Gut bacteria therapy may ease autism symptoms
Meta-analysis of 50 years of research finds that improvements to intestinal flora may help lessen the symptoms of autism spectrum disorder.
Adjusting the populations of bacteria that live in the human gut might provide a powerful method for treating the symptoms of autism.
That’s the finding arising from an extensive meta-analysis of more than 150 papers written since the 1960s investigating links between gut contents and Autism Spectrum Disorder (ASD), published in Frontiers in Cellular Neuroscience.
The review, led by Qinrui Li of Peking University First Hospital in Beijing, China, notes that ASD symptoms are often accompanied by intestinal disorders, such as diahorrea and bloating, and sounds a hopeful, if cautious, note.
“Many recent clinical studies have shown that treatments that regulate the gut microbiota result in improvements in ASD symptoms,” the researchers write.
“However, well-designed research studies with more participants are needed to provide more evidence that supports the effectiveness of these treatments.”
The meta-analysis confirms a two-way linkage between gut health and the operation of the central nervous system, but also identifies differences in gut function that are found primarily in people with ASD.
“A fundamental factor underlying the relationships between ASD and the gut is the increased permeability of the intestinal tract of ASD individuals, referred to as a ‘leaky gut’,” the report states.

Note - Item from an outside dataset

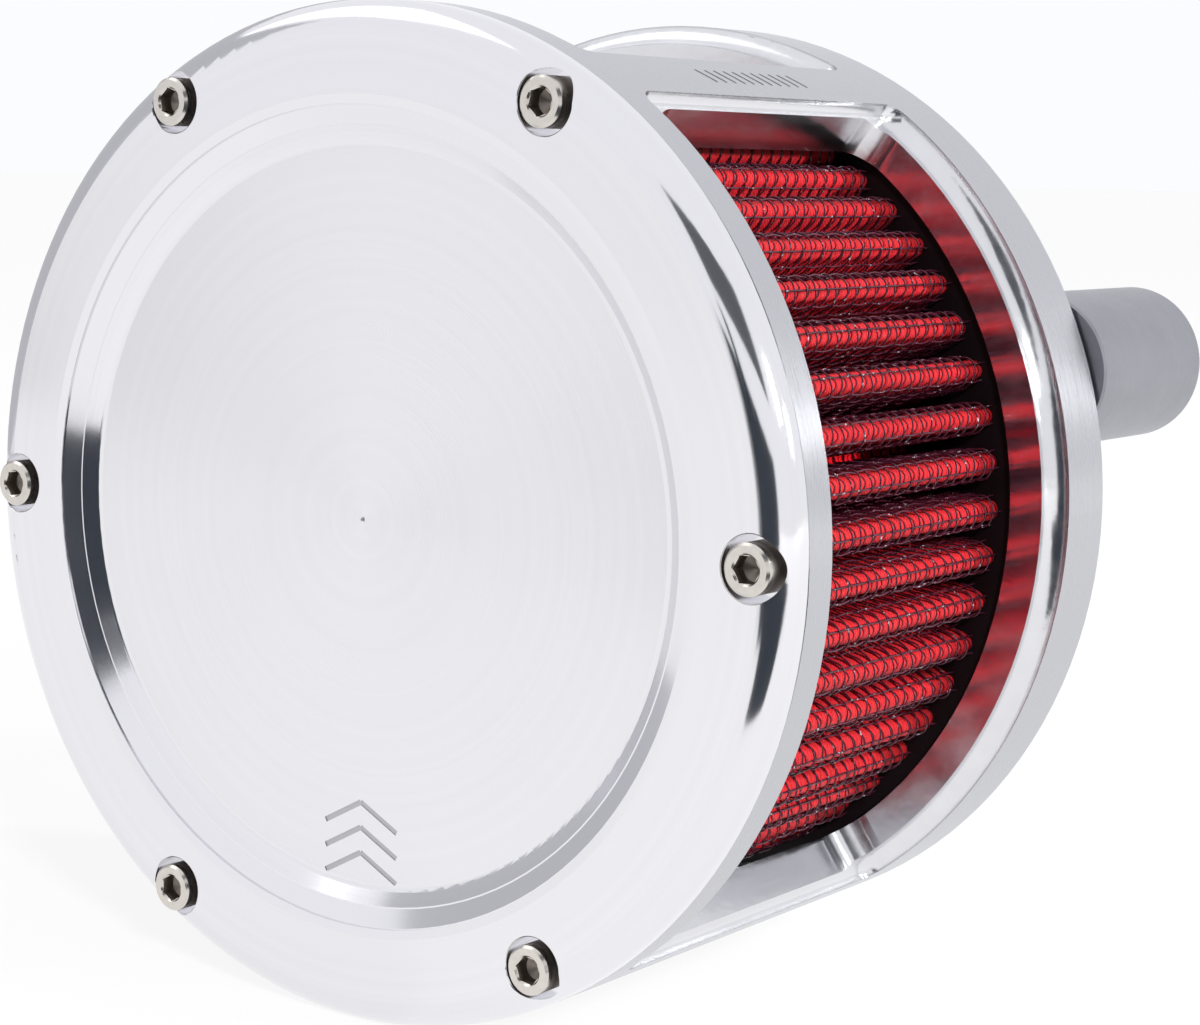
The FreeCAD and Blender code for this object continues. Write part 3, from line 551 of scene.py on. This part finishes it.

This condition means that substances – for instance, toxins produced by Lactobacillus bacteria – can more easily pass from the digestive system in the blood supply and then into the nervous system.
Some other species found in the gut biota excrete neuroactive compounds that in people with leaky guts can pass directly into the brain and cause abnormal behaviour patterns.
Li and his colleagues also found altering gut microbe colonies to be beneficial.
“Efforts to restore the gut microbiota to that of a healthy person has been shown to be really effective,” he says.
“Our review looked at taking probiotics, prebiotics, changing the diet - for example, to gluten-free and casein-free diets, and faecal matter transplants. All had a positive impact on symptoms.”
Currently almost 15 children per 1000 develop autism symptoms. The condition brings substantial emotional and financial hardships for parents, and can result in above-average use of healthcare and hospital services.
Current treatment measures centre on intensive rehabilitation and drug regimes, and are not consistently effective.
Therefore, the prospect of dramatically reducing the symptoms of autism through either controlling diet, or manipulating the gut microbiota through interventions such as faecal transplants, is extremely attractive.
Li cautions that large-scale studies are needed before the method can be rigoruously demonstrated. However, in the paper published in the journal Frontiers and Cellular Neuroscience, he and his colleagues conclude:
“Microbiome-mediated therapies might be a safe and effective treatment for ASD.”